On and After January 1, 2022: Former Section 1170.03 Renumbered as Current Section 1172.1
“Assembly Bill No. 1540, effective on January 1, 2022, moved the recall and resentencing provisions of former section 1170(d)(1) to new section 1170.03.
Effective June 30, 2022, the Legislature … renumbered section 1170.03 to section 1172.1. Section 1172.1 provides that if the “resentencing request … is from the Secretary of the Department of Corrections and Rehabilitation,” then “[t]here shall be a presumption favoring recall and resentencing of the defendant, which may only be overcome if a court finds the defendant is an unreasonable risk of danger to public safety, as defined in subdivision (c) of Section 1170.18.” Subdivision (c) of section 1170.18 defines an unreasonable risk of danger to public safety as an unreasonable risk that the [defendant] will commit a new violent felony within the meaning of section 667, subdivision (e)(2)(C)(iv)].
The trial court recalled the sentence and resentenced Braggs.
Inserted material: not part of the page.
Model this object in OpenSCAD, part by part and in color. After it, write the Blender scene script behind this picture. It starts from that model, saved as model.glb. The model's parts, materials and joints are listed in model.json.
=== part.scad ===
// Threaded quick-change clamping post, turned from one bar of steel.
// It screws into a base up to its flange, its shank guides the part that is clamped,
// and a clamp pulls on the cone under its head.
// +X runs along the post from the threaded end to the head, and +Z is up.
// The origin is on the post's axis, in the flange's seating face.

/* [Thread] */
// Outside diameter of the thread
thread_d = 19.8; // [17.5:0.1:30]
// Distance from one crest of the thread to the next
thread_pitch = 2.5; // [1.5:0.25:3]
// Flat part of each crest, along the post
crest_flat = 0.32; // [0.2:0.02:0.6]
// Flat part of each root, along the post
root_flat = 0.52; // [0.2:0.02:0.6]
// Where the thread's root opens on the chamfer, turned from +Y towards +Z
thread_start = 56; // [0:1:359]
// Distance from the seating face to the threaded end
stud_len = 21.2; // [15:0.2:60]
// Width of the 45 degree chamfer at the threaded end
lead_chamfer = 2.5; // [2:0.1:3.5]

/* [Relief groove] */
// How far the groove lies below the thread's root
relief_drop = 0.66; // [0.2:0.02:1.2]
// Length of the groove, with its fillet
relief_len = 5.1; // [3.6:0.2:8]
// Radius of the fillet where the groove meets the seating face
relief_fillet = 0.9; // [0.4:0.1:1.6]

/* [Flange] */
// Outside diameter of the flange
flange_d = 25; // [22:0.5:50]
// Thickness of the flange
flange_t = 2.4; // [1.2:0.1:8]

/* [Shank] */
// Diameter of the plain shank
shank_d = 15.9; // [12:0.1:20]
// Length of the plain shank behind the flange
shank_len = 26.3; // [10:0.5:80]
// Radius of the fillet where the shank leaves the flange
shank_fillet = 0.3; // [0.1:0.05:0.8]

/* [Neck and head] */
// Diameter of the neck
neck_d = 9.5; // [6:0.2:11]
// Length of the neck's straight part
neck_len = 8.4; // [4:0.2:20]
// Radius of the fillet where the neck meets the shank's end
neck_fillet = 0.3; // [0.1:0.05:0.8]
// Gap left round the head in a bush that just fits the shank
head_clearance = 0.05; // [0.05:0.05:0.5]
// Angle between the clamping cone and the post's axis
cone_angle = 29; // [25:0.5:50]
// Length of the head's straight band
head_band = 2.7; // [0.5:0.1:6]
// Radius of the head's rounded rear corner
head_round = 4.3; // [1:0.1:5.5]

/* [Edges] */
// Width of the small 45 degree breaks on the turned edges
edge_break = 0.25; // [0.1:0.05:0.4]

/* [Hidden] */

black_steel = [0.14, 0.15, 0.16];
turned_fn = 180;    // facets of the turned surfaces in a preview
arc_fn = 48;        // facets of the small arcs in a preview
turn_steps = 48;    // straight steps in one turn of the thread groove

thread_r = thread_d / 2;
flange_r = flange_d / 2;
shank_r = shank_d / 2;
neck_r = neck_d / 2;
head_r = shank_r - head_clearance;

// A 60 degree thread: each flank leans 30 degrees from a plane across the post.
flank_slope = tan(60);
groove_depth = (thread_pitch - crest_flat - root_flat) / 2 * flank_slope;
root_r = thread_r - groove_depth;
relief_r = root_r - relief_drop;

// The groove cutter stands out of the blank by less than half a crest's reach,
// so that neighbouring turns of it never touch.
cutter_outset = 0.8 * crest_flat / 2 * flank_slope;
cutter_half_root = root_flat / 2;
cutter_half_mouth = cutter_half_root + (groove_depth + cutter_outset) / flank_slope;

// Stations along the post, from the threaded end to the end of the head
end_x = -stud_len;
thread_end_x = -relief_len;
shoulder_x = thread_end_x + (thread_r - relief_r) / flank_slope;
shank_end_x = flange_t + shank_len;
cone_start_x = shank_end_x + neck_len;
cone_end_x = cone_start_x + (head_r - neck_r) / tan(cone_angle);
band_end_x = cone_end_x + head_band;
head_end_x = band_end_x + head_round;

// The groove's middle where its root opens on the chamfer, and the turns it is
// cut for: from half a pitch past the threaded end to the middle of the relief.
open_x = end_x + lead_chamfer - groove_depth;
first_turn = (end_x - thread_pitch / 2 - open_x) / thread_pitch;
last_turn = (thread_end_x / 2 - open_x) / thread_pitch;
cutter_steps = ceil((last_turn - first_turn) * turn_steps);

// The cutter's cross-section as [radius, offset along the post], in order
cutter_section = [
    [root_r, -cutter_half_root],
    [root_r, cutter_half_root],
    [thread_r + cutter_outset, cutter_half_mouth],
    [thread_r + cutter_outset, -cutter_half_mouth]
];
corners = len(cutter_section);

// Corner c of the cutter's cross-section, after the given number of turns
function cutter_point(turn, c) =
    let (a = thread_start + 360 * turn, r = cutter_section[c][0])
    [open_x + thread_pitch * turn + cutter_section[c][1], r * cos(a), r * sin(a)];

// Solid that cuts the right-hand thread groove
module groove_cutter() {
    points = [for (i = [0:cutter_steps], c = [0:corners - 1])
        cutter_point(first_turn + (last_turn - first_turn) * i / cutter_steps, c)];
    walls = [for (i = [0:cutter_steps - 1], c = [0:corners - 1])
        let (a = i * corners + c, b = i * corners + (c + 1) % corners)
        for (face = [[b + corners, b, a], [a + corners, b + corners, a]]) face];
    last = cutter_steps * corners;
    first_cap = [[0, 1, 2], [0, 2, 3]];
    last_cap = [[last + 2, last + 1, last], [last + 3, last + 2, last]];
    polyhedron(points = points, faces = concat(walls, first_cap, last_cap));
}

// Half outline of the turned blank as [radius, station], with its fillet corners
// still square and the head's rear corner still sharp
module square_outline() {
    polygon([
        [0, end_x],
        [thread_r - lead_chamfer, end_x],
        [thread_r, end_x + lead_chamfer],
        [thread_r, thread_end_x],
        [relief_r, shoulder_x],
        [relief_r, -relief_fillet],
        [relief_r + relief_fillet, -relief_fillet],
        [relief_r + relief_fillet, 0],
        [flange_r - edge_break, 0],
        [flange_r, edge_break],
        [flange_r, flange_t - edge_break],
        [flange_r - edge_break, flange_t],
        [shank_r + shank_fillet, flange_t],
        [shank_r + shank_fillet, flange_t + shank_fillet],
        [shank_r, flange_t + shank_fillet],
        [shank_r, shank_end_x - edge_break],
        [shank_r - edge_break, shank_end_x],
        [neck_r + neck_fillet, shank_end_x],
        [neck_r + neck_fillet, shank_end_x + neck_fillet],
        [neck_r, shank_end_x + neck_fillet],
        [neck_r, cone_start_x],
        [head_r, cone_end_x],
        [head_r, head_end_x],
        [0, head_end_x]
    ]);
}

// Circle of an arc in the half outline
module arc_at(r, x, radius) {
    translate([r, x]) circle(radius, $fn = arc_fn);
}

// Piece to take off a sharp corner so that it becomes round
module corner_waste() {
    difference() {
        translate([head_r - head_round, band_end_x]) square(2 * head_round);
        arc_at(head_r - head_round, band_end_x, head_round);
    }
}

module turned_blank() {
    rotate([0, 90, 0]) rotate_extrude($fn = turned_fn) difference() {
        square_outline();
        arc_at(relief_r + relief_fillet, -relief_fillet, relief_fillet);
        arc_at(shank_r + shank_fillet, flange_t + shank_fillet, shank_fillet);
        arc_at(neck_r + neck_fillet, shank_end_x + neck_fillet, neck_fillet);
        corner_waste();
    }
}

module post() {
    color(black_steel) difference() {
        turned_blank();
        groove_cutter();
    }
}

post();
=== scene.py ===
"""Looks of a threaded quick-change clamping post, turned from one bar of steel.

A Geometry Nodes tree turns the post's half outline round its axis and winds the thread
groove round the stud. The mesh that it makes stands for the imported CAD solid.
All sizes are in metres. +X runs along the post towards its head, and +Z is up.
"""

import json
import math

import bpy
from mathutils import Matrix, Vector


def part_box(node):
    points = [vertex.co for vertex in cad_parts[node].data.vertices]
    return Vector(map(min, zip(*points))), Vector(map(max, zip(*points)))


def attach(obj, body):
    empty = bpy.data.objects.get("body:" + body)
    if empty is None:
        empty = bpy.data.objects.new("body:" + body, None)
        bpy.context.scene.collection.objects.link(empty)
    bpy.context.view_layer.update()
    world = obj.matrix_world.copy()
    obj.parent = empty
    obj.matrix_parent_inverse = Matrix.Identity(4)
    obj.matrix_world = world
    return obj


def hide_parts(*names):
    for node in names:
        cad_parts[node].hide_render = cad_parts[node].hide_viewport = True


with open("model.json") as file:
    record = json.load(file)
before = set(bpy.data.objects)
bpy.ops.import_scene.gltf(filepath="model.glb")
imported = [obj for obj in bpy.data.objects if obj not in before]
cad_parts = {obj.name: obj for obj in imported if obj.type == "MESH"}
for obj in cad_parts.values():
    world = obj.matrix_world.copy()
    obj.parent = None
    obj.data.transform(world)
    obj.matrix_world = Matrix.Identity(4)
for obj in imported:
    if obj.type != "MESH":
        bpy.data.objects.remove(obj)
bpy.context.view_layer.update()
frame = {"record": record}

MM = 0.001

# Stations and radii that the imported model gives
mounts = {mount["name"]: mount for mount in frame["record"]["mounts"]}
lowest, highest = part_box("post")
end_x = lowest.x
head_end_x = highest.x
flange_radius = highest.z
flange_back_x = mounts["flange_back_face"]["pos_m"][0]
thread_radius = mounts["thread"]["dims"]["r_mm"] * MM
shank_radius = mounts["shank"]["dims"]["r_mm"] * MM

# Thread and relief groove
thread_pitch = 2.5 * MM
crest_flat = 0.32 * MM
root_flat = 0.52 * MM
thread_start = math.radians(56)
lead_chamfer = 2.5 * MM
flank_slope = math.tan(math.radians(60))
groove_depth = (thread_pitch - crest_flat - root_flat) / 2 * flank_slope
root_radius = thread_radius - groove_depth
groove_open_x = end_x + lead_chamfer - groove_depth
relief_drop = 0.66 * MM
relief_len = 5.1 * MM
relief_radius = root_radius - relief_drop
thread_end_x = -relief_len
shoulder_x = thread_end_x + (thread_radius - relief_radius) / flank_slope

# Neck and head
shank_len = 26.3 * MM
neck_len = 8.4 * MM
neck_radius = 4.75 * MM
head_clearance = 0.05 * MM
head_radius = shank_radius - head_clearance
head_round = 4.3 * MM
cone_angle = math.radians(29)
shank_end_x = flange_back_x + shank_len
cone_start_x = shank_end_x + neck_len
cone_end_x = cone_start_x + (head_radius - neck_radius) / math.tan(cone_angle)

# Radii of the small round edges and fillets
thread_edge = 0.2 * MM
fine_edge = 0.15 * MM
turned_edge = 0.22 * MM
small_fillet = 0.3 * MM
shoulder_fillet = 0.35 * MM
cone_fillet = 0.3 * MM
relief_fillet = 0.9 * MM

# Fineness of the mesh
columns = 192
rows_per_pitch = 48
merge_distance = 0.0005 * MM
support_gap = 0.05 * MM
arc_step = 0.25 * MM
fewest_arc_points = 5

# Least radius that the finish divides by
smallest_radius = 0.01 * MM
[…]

On resentencing, the court did not strike the prior serious felony enhancement as discussed in the Secretary’s letter, nothing in former section 1170.03 or current section 1172.1 provides for a presumption in favor of the Secretary’s particular recommended sentence. The statute provides for a presumption regarding recalling and resentencing a defendant, but not a presumption as to a particular sentence recommended by the Secretary.
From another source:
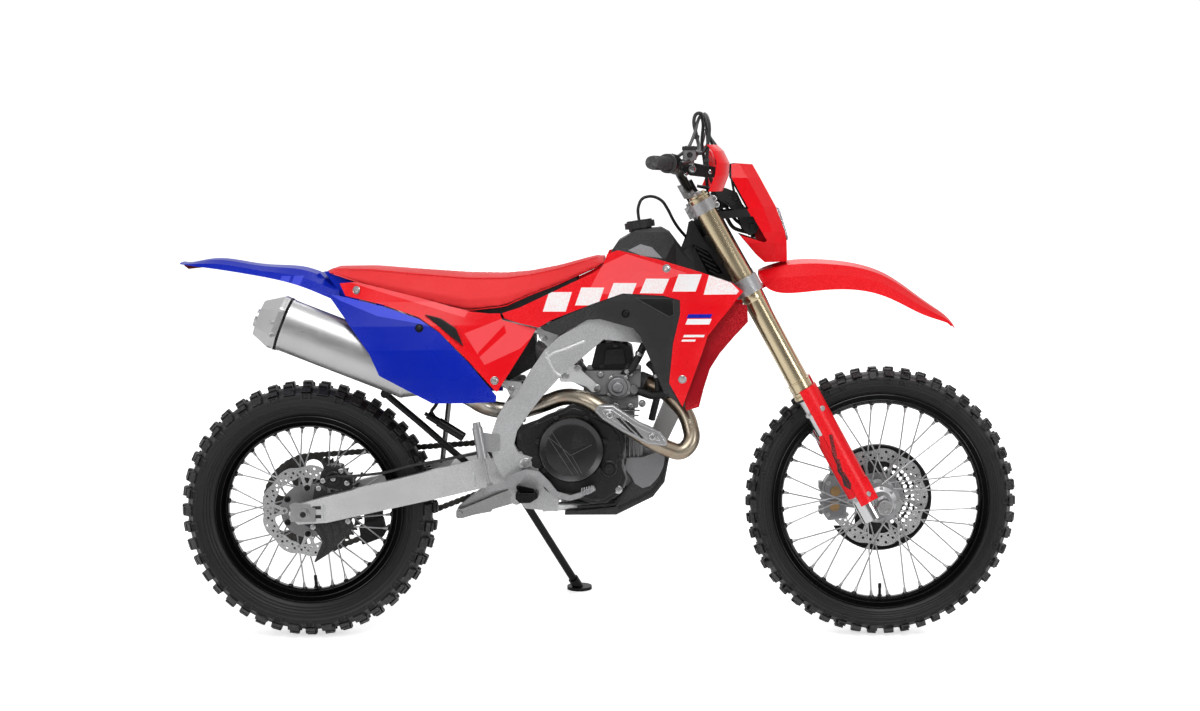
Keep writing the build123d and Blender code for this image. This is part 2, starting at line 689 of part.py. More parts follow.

The legislative history indicates that the presumption is intended to apply to the initial determination of whether to grant a request to recall and resentence, but that the sentence ultimately imposed by the court is left to its discretion without any further application of the presumption.
The Court of Appeal conclude that Braggs failed to demonstrate prejudicial error by the trial court’s failure to properly apply the presumption in favor of recall and resentencing under former section 1170.03 (renumbered as § 1172.1, subd. (b)(2)).